The Champion is filled with the pratfalls and violent slapstick you’d expect to find in an early Chaplin film.   It’s crude but funny stuff – the kind of thing that, a century later, can still make kids laugh. The cast is full of grotesques.   Chaplin’s painfully thin physique is exposed by a tight-fitting training outfit, while most of the boxers are lumpy, misshapen and overweight, and they all seem to wear oversized gloves, as if to exaggerate their ridiculousness even further.   The slightly motherly Edna Purviance fills out a sweater invitingly as the trainer’s daughter and Charlie’s love interest, but, as was so often the case, is given little else to do.   At one point, Chaplin briefly breaks the fourth wall, glancing at the audience before raising a jug of beer to hide the kiss he plants on Purviance’s lips.   She must be the only character – including himself – that Chaplin doesn’t punch at some point.

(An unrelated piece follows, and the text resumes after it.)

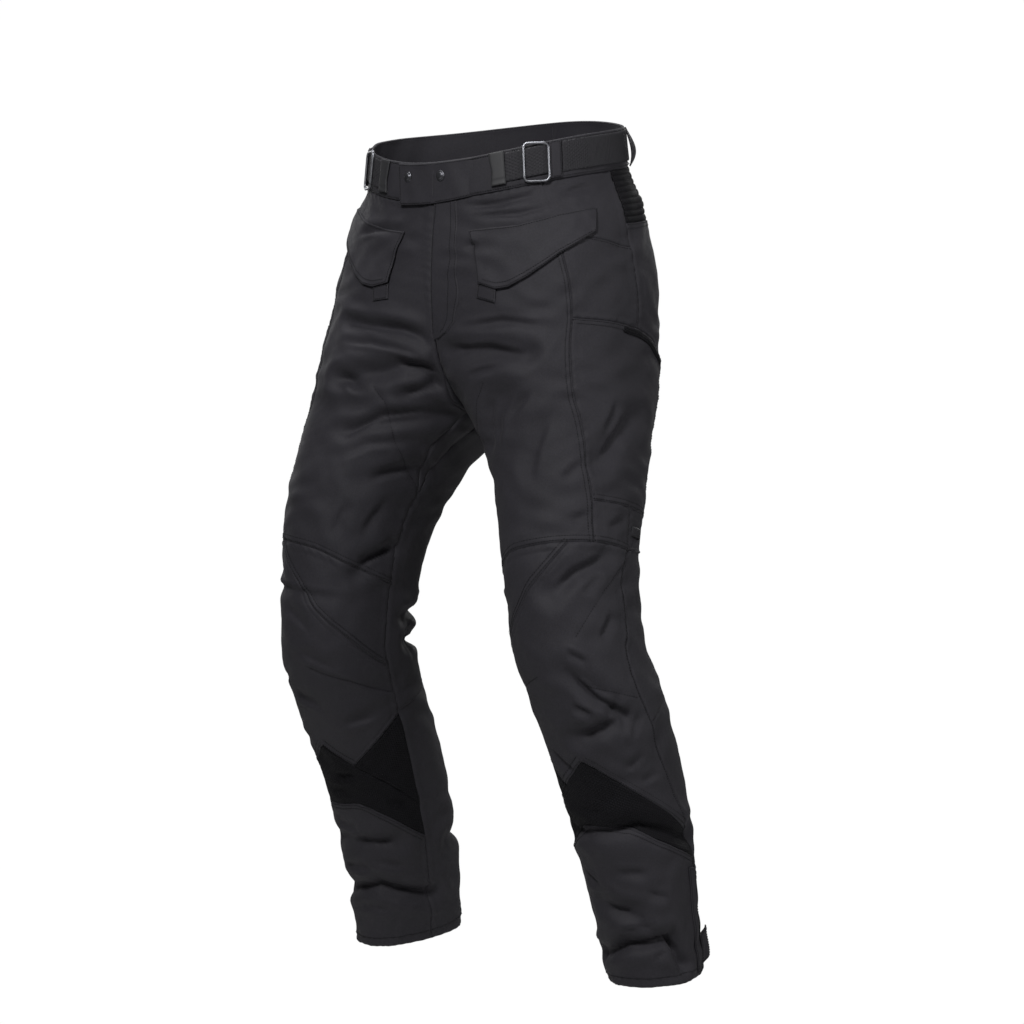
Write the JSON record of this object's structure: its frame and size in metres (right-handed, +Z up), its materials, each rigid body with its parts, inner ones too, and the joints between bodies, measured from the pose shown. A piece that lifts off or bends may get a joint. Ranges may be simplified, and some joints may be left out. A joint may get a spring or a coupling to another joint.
{
  "type": "motorcycle trousers",
  "caption": "Charcoal motorcycle trousers in their worn shape with no wearer: flap pockets, strap adjusters at the waist, shaped knees and black stretch panels.",
  "frame": {"origin": "middle of the waistband, where the wearer's waist holds the trousers", "axes": "+Z up along the legs, -Y to the wearer's front, +X to the wearer's left"},
  "size_m": [0.5373, 0.3346, 1.082],
  "materials": {
    "shell_cloth": "matt charcoal plain weave",
    "stretch_panel": "near black stretch rib",
    "webbing": "woven elastic webbing",
    "buckle_metal": "satin gunmetal",
    "snap_metal": "dark satin",
    "clip_metal": "grey satin"
  },
  "bodies": {
    "root": {"back_calf_left": "shell_cloth", "back_calf_right": "shell_cloth", "back_stretch_left": "stretch_panel", "back_stretch_right": "stretch_panel", "back_thigh_left": "shell_cloth", "back_thigh_right": "shell_cloth", "calf_gusset_left": "stretch_panel", "calf_gusset_right": "stretch_panel", "cargo_pocket_left": "shell_cloth", "cargo_pocket_right": "shell_cloth", "flap_pull_left": "shell_cloth", "flap_pull_right": "shell_cloth", "fly_flap": "shell_cloth", "front_thigh_left": "shell_cloth", "front_thigh_right": "shell_cloth", "hem_tab_left": "shell_cloth", "hem_tab_right": "shell_cloth", "hip_side_left": "shell_cloth", "hip_side_right": "shell_cloth", "keeper_loop_left": "shell_cloth", "keeper_loop_right": "shell_cloth", "knee_gusset_left": "stretch_panel", "knee_gusset_right": "stretch_panel", "knee_inner_left": "shell_cloth", "knee_inner_right": "shell_cloth", "knee_main_left": "shell_cloth", "knee_main_right": "shell_cloth", "knee_stretch_left": "stretch_panel", "knee_stretch_right": "stretch_panel", "pocket_binding_left": "stretch_panel", "pocket_binding_right": "stretch_panel", "pocket_flap_left": "shell_cloth", "pocket_flap_right": "shell_cloth", "pocket_loop_left": "shell_cloth", "pocket_loop_right": "shell_cloth", "rear_loop_left": "shell_cloth", "rear_loop_right": "shell_cloth", "ring_buckle_left": "buckle_metal", "ring_buckle_right": "buckle_metal", "shin_left": "shell_cloth", "shin_right": "shell_cloth", "side_elastic_left": "webbing", "side_elastic_right": "webbing", "side_lower_left": "shell_cloth", "side_lower_right": "shell_cloth", "side_rear_left": "shell_cloth", "side_rear_right": "shell_cloth", "side_yoke_left": "shell_cloth", "side_yoke_right": "shell_cloth", "snap_inner": "snap_metal", "snap_outer": "snap_metal", "strap_clip_left": "clip_metal", "strap_clip_right": "clip_metal", "strap_end_left": "webbing", "strap_end_right": "webbing", "waist_tab": "shell_cloth", "waistband_left": "shell_cloth", "waistband_right": "shell_cloth", "zip_placket_left": "shell_cloth", "zip_placket_right": "shell_cloth"}
  },
  "joints": []
}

At thirty minutes, The Champion feels a little too long.   The middle section, in which a seedy gambler (Leo White – Why Worry?, Ben-Hur – A Tale of the Christ) attempts to persuade Charlie to throw the fight, is where the damage is done.   It goes on far too long, and the punchline (geddit?) is weak.   But the film finds its second-wind for the final reel showdown between Charlie’s pretender and Bob Uppercut.    Their fight is an intricately choreographed pantomime which sees each contestant travelling from flying-fisted confidence to wobbly-legged confusion and back again.